Abschied und Aufbruch. Der Neubau der Frauenklinik

Der Neubau der Frauenklinik im Klinikum I des Universitätsspitals wurde im Frühjahr 2003 bezogen.

Die alte Frauenklinik im Areal zwischen Schanzenstrasse, Klingelbergstrasse und Spitalstrasse wurde Anfang des letzten Jahrhunderts als „schönste und besteingerichtete aller Frauenkliniken Mitteleuropas“ bezeichnet. 100 Jahre später konnte das einst so gerühmte Gebäude den Erfordernissen eines rationellen Klinikbetriebes und angemessener medizinischer Standards aber nicht mehr genügen. Ein unpraktischer Grundriss mit einer Vielzahl von Halbetagen, zu hohe Räume, unzeitgemässe sanitäre Einrichtungen, weiträumige Trennungen zwischen den einzelnen Abteilungen und schliesslich der unvermeidliche Zahn der Zeit, der an dem Altbau nagte, machten den Abschied von den Gebäuden notwendig. 

Beim Auszug aus der Klinik sahen aber nicht Wenige auch mit Wehmut auf das verlassene Gebäude, in dem über mehr als 100 Jahre viele Zehntausend gynäkologische Patientinnen behandelt und weit über 200000 Kinder geboren wurden. Das „Fraueli“, wie die Klinik im Basler Volksmund genannt wurde, war nicht nur ein Krankenhaus, es war als Institution ein nicht wegzudenkender Teil der Stadt Basel. In der Tat nahm das alte Areal mit seiner Aura viele Mitarbeiter und Besucher für sich ein. Zahlreiche Einzelheiten der Ausstattung, wie die Nachtglocke, das in der Eingangshalle befindliche Wandbild „La joie de vivre“ von Hans Stocker, die alte Villa und der Innengarten mit seinem Brunnen und „Lucie“ (eine vom Künstler Dani Geser geschaffene mit Efeu überwachsene Skulptur in der Form einer liegenden schwangeren Frau) trugen zu seinem unnachahmlichen Charme bei. Mit dem Auszug aus den alten Gebäuden ging auch ein Stück akademischer Arbeitskultur und akademischem Selbstverständnis verloren, das „Ärztecasino“ (allein dieses Wort scheint inzwischen aus einer untergegangenen Epoche entlehnt). Wo gibt es in den modernen, nach reiner Funktionalität ausgerichteten Kliniken heute noch einen kommunikativen Treffpunkt der Ärzteschaft, in dem die Dienstequipe sich zum Nachtessen trifft (eingekauft und gekocht wurde früher von Assistenzärzten, der Oberarzt übernahm in der Zeit deren Dienstfunk), in denen Aperos abgehalten werden und in denen in Arbeitspausen und nach Feierabend manches fruchtbare Gespräch geführt wird?
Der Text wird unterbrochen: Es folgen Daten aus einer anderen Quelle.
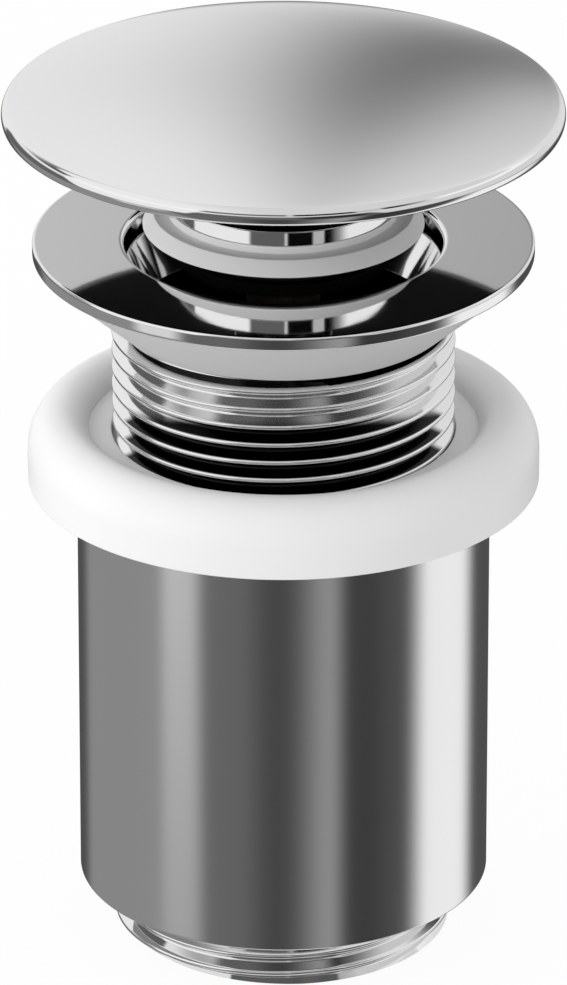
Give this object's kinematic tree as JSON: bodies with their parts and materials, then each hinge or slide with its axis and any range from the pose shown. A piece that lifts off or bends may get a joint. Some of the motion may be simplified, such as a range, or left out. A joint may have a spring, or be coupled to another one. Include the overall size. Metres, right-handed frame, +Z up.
{
  "type": "basin waste",
  "caption": "Push-to-close basin waste with a polished mushroom cap, seal rings, a screwed tail and a sleeve body with a threaded outlet.",
  "frame": {"origin": "centre of the outlet's bottom face", "axes": "+Z up along the waste's axis towards the cap; X and Y lie between the carrier's arms, with X along the follower pin"},
  "size_m": [0.0682, 0.0682, 0.115],
  "materials": {
    "chrome": "polished chrome plate",
    "white_rubber": "smooth, satin",
    "grey_rubber": "smooth, matt",
    "black_rubber": "smooth, matt",
    "white_plastic": "natural acetal, slightly glossy",
    "dark_plastic": "moulded, fine matt grain",
    "fibre": "pressed fibre",
    "brass": "turned",
    "steel": "stainless, turned"
  },
  "bodies": {
    "waste_body": {"flange_body": "chrome", "flange_seal": "grey_rubber", "cartridge_carrier": "dark_plastic", "cartridge_barrel": "brass", "joint_washer": "fibre", "barrel_lock_nut": "brass", "guide_bush": "white_plastic", "stem_ring": "black_rubber", "bush_clip": "steel", "thrust_washer": "white_plastic", "spring_end_plug": "brass", "return_spring": "steel"},
    "plug": {"cap_dome": "chrome", "cap_backing": "dark_plastic", "stem_lock_nut": "steel", "plug_collar": "chrome", "plug_seal_ring": "white_rubber", "seal_retainer": "dark_plastic", "plunger_stem": "steel", "follower_pin": "steel"},
    "index": {"index_sleeve": "white_plastic"},
    "clamp_stack": {"lower_gasket": "white_rubber", "slip_washer": "white_plastic"},
    "sleeve": {"tail_sleeve": "chrome"}
  },
  "joints": [
    {"name": "plug_slide", "type": "slide", "parent": "waste_body", "child": "plug", "axis": [0, 0, 1], "range_m": [-0.01, 0], "stiffness_N_per_m": 600, "springref_m": 0.012, "deforming": ["return_spring"]},
    {"name": "index_turn", "type": "hinge", "parent": "waste_body", "child": "index", "pos_m": [0, 0, 0.0528], "axis": [0, 0, 1], "range_deg": [-0.1, 60.1]},
    {"name": "clamp_slide", "type": "slide", "parent": "waste_body", "child": "clamp_stack", "axis": [0, 0, 1], "range_m": [-0.00694, 0.01156]},
    {"name": "sleeve_turn", "type": "hinge", "parent": "clamp_stack", "child": "sleeve", "pos_m": [0, 0, 0.0588], "axis": [0, 0, 1], "range_deg": [-1080, 1800]}
  ],
  "couplings": [
    {"joint": "index_turn", "follows": "plug_slide", "rad_per_m": -104.72},
    {"joint": "clamp_slide", "follows": "sleeve_turn", "m_per_rad": 0.00036749}
  ]
}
An dieser Stelle soll eine denkwürdige Festlichkeit erwähnt werden. Im Sommer 1996 wurde die Basler Frauenklinik 100 Jahre alt. Zu diesem Jubiläum wurde ein Fest organisiert, in dessen Rahmen nicht nur der Anlass intern gebührend gefeiert wurde; über drei Tage hinweg öffnete die Klinik auch ihre Tore und stellte sich der interessierten Öffentlichkeit vor. 30000 Besucher kamen der Einladung nach und demonstrierten auch auf diese Weise die grosse Verbundenheit der Basler mit ihrem „Fraueli“.  
Eine weitere erinnerungswürdige Veranstaltung fand zum Auszug aus der alten Klinik statt. Im September 2002 erfolgten im alten Hörsaal der Klinik mehrere Aufführungen von Franz Kafkas Monologerzählung „Ein Bericht für eine Akademie“. Welche Umgebung wäre für diese Aufführung geeigneter gewesen als der altehrwürdige Hörsaal der Frauenklinik, in dem viele Generationen von Basler Studenten über Jahrzehnte hinweg unterrichtet wurden? 

Im Frühjahr und Sommer erfolgte der Teilabriss der alten Frauenklinik (die Gebäudeteile an der Schanzen- und Spitalstrasse). Auf dem Gelände der alten Frauenklinik entsteht zurzeit die Universitäts-Kinderklinik beider Basel, deren Fertigstellung für das Jahr 2010 vorgesehen ist.